Unless directly sired by a Thoroughbred, most Oldenburgers are too slow for eventing. All the same, in 2006 the Oldenburg Verband was #11 in the World Breeding Federation for Sport Horses (WBFSH) ranking of studbooks with the greatest prevalence in international eventing. One of the earliest Oldenburg horses to reach the highest echelons of sport was Volturno, a black stallion born in 1968, member of the 1976 silver-medal German Olympic eventing team.

Especially with the implementation of the Oldenburg Jumper Studbook in 2001, Oldenburgers have been very successful in the sport of show jumping. Bred to be courageous, cautious, powerful, scopey, and correct over fences, the Oldenburg Verband was #7 in the WBFSH ranking of studbooks in show jumping. Thanks to the likes of 2006 World Cup champion Sandro Boy and Arko III, only the Westphalian, Hanoverian, Dutch Warmblood and jumping-focused Holsteiner, Selle Français, and Belgian Warmblood had stronger showings in international sport.

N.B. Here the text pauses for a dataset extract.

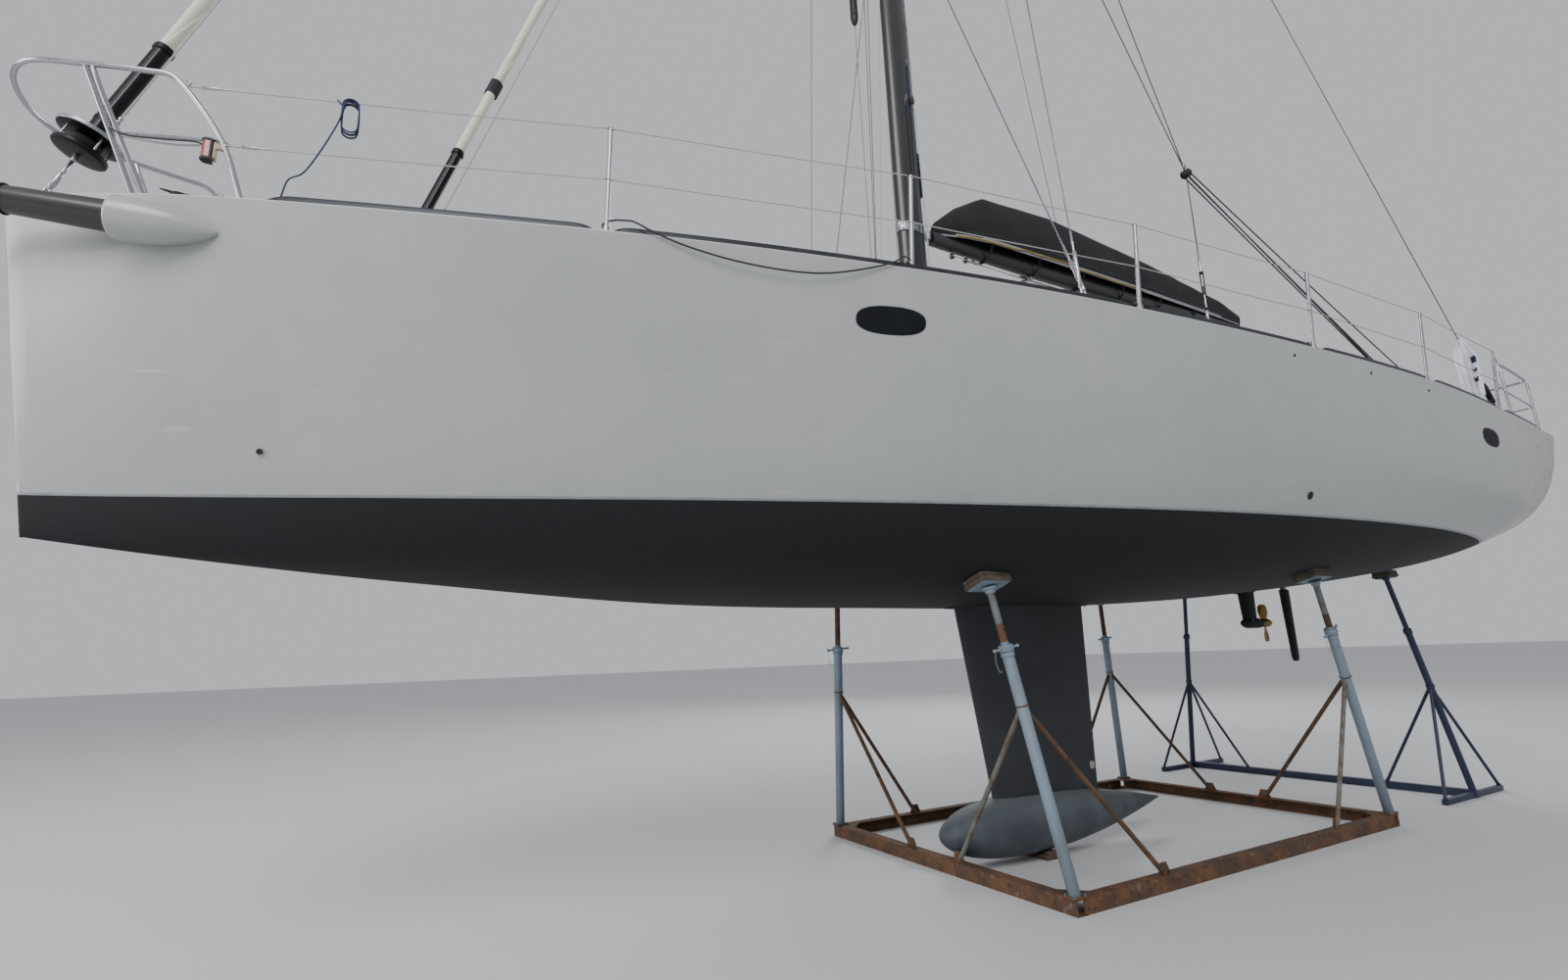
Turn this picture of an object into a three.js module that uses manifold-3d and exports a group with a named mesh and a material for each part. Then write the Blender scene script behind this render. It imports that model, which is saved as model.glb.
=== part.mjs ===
// Sailing yacht with a plumb bow, laid up ashore on a steel cradle and a stern stand.
// Millimetres, +X to the bow, +Y to port, +Z up, origin on the ground under the middle of the yacht.
import * as THREE from "three";
import { mergeVertices } from "three/addons/utils/BufferGeometryUtils.js";
import Module from "manifold-3d";

const wasm = await Module();
wasm.setup();

// Driving dimensions
const BOW_X = 5800; // the stem at the sheer; places along the hull are given as s, aft of it
const HULL_LENGTH = 12350;
const TOUCH = 0.3; // gap between two pieces that touch
const DECK_EDGE = 12; // deck edge above the sheer
const DECK_CROWN = 0.045; // rise of the deck at the centreline, as a part of the half beam
const RAIL_HEIGHT = 34;
const RAIL_WIDTH = 26;
const RAIL_TAPER = 70; // length of the slope at each end of a rail
const STANCHION_HEIGHT = 610;
const STANCHION_RADIUS = 12;
const LIFELINE_RADIUS = 3;
const MAST_FRONT = 5500;
const MAST_CHORD = 270;
const MAST_WIDTH = 150;
const MAST_STEP_Z = 4080;
const MAST_TOP_Z = 20600;
const FORESTAY_FOOT = { s: 120, z: 3925 };
const FORESTAY_TOP_Z = 18900;
const INNER_STAY_FOOT = { s: 1650, z: 3850 };
const INNER_STAY_TOP_Z = 14960;
const GOOSENECK = { s: 5835, z: 5205 };
const BOOM_END_S = 10520;
const COCKPIT = {
  s0: 8980, s1: 11880, seatZ: 3270, soleZ: 2960,
  seatY: 1000, soleY: 420, helmS: 10450, helmY: 1120,
};
const RUDDER_STOCK = { s: 10520, radius: 34 };
const RUDDER_HELM = 22; // the rudder was left turned by this many degrees, trailing edge to starboard
// The frame stands a little to starboard of the keel
const CRADLE = { s0: 5510, s1: 9454, y0: -1540, y1: 1142, beam: 95, web: 84 };
const HANK_S = 1420;
const STAND = { s: 11300, y0: -1900, y1: 1000, tube: 70, runner: 620 };

// Hull columns: s, half beam and height at the sheer, height of the bottom on the centreline, then the
// section between them: reach and rise of the bottom, flare and height of the turn of the bilge.
const HULL = [
  { s: 0, beam: 32, sheer: 3880, keel: 2225, reach: 0.297, rise: 23, flare: 11, bilge: 2972 },
  { s: 700, beam: 411, sheer: 3853, keel: 2153, reach: 0.394, rise: 52, flare: 163, bilge: 2738 },
  { s: 1800, beam: 872, sheer: 3787, keel: 2050, reach: 0.539, rise: 81, flare: 299, bilge: 2505 },
  { s: 3400, beam: 1364, sheer: 3740, keel: 1928, reach: 0.688, rise: 81, flare: 310, bilge: 2354 },
  { s: 5200, beam: 1761, sheer: 3689, keel: 1909, reach: 0.805, rise: 59, flare: 217, bilge: 2294 },
  { s: 7200, beam: 2044, sheer: 3618, keel: 1929, reach: 0.886, rise: 35, flare: 104, bilge: 2280 },
  { s: 9200, beam: 2145, sheer: 3582, keel: 2026, reach: 0.924, rise: 36, flare: 45, bilge: 2346 },
  { s: 11000, beam: 2062, sheer: 3556, keel: 2195, reach: 0.918, rise: 26, flare: 35, bilge: 2520 },
  { s: HULL_LENGTH, beam: 1957, sheer: 3524, keel: 2393, reach: 0.814, rise: 54, flare: 95, bilge: 2704 },
];
const STEM_RAKE = { part: 0.172, length: 2000 };
const TRANSOM_RAKE = { part: -0.068, start: 9500 };
const HALF_STEPS = 12; // points from keel to sheer in each section
const STATIONS = [
  0, 120, 260, 420, 700, 1000, 1400, 1800, 2300, 2850, 3400, 4000, 4600, 5200,
  5850, 6500, 7200, 7850, 8500, 9200, 9800, 10400, 11000, 11500, 12000, HULL_LENGTH,
];

// Colours
const paint = (color, roughness, metalness = 0) =>
  new THREE.MeshStandardMaterial({ color, roughness, metalness });
const topsideGrey = paint(0xa9aead, 0.35);
const deckGrey = paint(0xb9bcba, 0.6);
const antifouling = paint(0x1b1f26, 0.8);
const keelGrey = paint(0x2b2e33, 0.85);
const carbon = paint(0x1c1e20, 0.3);
const stainless = paint(0xb8bcc0, 0.25, 1);
const alloy = paint(0x9fa3a6, 0.4, 1);
const sailWhite = paint(0xe6e6e2, 0.8);
const coverBlack = paint(0x17181b, 0.9);
const smokedGlass = paint(0x0c0e10, 0.1);
const rustySteel = paint(0x5d4535, 0.9, 0.4);
const galvanised = paint(0x7d8a94, 0.6, 0.8);
const standBlue = paint(0x1d2a44, 0.5, 0.3);
const bronze = paint(0x8a6a3a, 0.4, 1);
const redLamp = paint(0xb01b1b, 0.3);
const greenLamp = paint(0x1b8a3a, 0.3);
const ropeBlue = paint(0x1d3f7a, 0.9);
const ropeDark = paint(0x24262a, 0.9);
const flagCloth = paint(0xd6d8da, 0.9);

// Points: s aft of the stem, y to port, z up
const P = (s, y, z) => new THREE.Vector3(BOW_X - s, y, z);
const SPRIT = { root: P(500, 390, 3690), tip: P(-742, 130, 3780), rootRadius: 75, tipRadius: 38 };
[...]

The Oldenburg has become particularly successful in dressage, owing much of its continued success to sires like Donnerhall and now Sandro Hit, who top the rankings in the production of dressage horses. In 2006, Oldenburgers were the third most successful breed in the dressage ring, with only the Hanoverian and Dutch Warmblood breeds having higher WBFSH standings. Oldenburg horses have competed in Dressage at the Olympics.